24 Jan, 2013 – leave a comment
hacking with a purpose
You still have a few days to apply to be a Nike+ Accelerator Partner, which comes with $20k, bragging rights, and access to the Nike+ and Fuelband APIs and SDKs. It’s a good idea and something that Nike needs to be doing to catch-up to competitor FitBit which is dominating the emerging space through community co-creation.
But I wonder what the mark of success will be for Nike. User adoption of new services, a fuzzy set of engagement metrics, PR, polish, etc. If I was in charge, I’d be myopically interested in apps and services which demonstrate actual positive health outcomes. To me, this has always been the most important unanswered question of this category and it looks like I’m not alone:
“It’s like the wild, wild West,” said Dr. Atul Butte of the Stanford School of Medicine, who just started using a Fitbit and an Aria Scale. “For a drug company, there’s such a burden to show how [their product] works better. A gadget maker is … not required to show that data and that’s kind of unfair.”

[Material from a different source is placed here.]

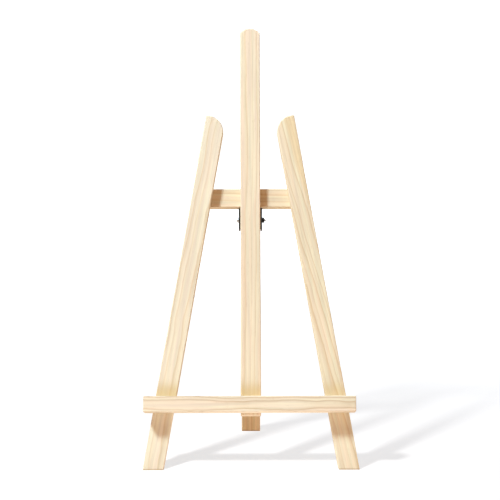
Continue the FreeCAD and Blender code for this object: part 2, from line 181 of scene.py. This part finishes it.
# noise cells per metre along, across and through a lath, for each kind of grain
FIBRE = (22.0, 900.0, 900.0)
STREAK = (9.0, 260.0, 260.0)
CANAL = (110.0, 2100.0, 2100.0)
CLOUD = (8.0, 190.0, 190.0)
WANDER = 16.0
CLOUD_SHIFT = 1.7

RING_UNEVEN = 2.2
BAND_PROFILE = [(0.0, 0.25), (0.08, 0.0), (0.5, 0.06), (0.8, 0.42), (0.93, 1.0), (1.0, 0.25)]
HEART_EDGE = 2.5 * MM
CANAL_DEPTH = 0.3

# painted shade around the ledge's top: its tint, and the distances from the ledge's top where it is full
# and where it has faded out
LEDGE_SHADE_TINT = (0.70, 0.49, 0.19)
LEDGE_SHADE_FULL = 5 * MM
LEDGE_SHADE_END = 23 * MM

END_GRAIN = 0.32
RIM_INNER = 1.6 * MM
RIM_OUTER = 0.3 * MM
# painted contact shade at the bottoms of the feet: full up to the lower height, gone at the upper
CONTACT_SHADE_LOW = 0.3 * MM
CONTACT_SHADE_HIGH = 2.2 * MM
WOOD_RELIEF = 0.12 * MM


def drawn_out(wood, local, rate, seed, detail, rough, output="Fac"):
    """Noise that is stretched along the lath."""
    place = wood.vector("ADD", wood.vector("MULTIPLY", local, rate), seed)
    return wood.noise(place, 1.0, detail, rough, output)


def grain_drift(wood, local, seed, look):
    """How far the grain wanders from straight, across and through the lath."""
    slow = drawn_out(wood, local, (look["wave"], WANDER, WANDER), seed, 3.0, 0.5, "Color")
    centred = wood.vector("SUBTRACT", slow, (0.5, 0.5, 0.5))
    return wood.vector("MULTIPLY", centred, (0.0, look["drift"], look["drift"]))


def growth_bands(wood, local, drift, seed, look):
    """Growth rings of uneven width, pale early wood and a darker late band."""
    slope = wood.join(0.0, wood.math("MULTIPLY", wood.split(local)[0], look["run"]), 0.0)
    flat = wood.vector("MULTIPLY", local, (0.0, 1.0, 1.0))
    flat = wood.vector("ADD", wood.vector("ADD", flat, drift), slope)
    spoke = wood.vector("SUBTRACT", flat, (0.0, *look["pith"]))
    phase = wood.math("DIVIDE", wood.measure("LENGTH", spoke), look["ring"])
    uneven = wood.noise(wood.join(phase, seed.x, seed.y), 0.55, 1.0)
    phase = wood.math("ADD", phase, wood.math("MULTIPLY", uneven, RING_UNEVEN))
    band = wood.ramp(wood.math("FRACT", phase), BAND_PROFILE)
    lot = wood.add("TexWhiteNoise", {"W": wood.math("FLOOR", phase)}, noise_dimensions="1D")
    return wood.math("MULTIPLY", band, wood.spread(lot, 0.0, 1.0, 0.35, 1.0))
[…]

“Probably, like most gadgets, these devices help those folks on the borderline, [those] ready to make behavioral changes and looking for something to tip them into healthy behaviors,” he added.
We’ve entered an era where data is easier to generate and easier to display, but I haven’t seen much maturity in our understanding of how data impacts behavior under specific contexts and with specific mechanics. Critically, we also don’t have a grasp on what unintended consequences these devices might be having (e.g. just by wearing one you might feel healthier and thus make poorer choices). I personally worry that these devices are seen solely as marketing products (aka the new watch) and not as a balance of marketing message and behavioral modifier.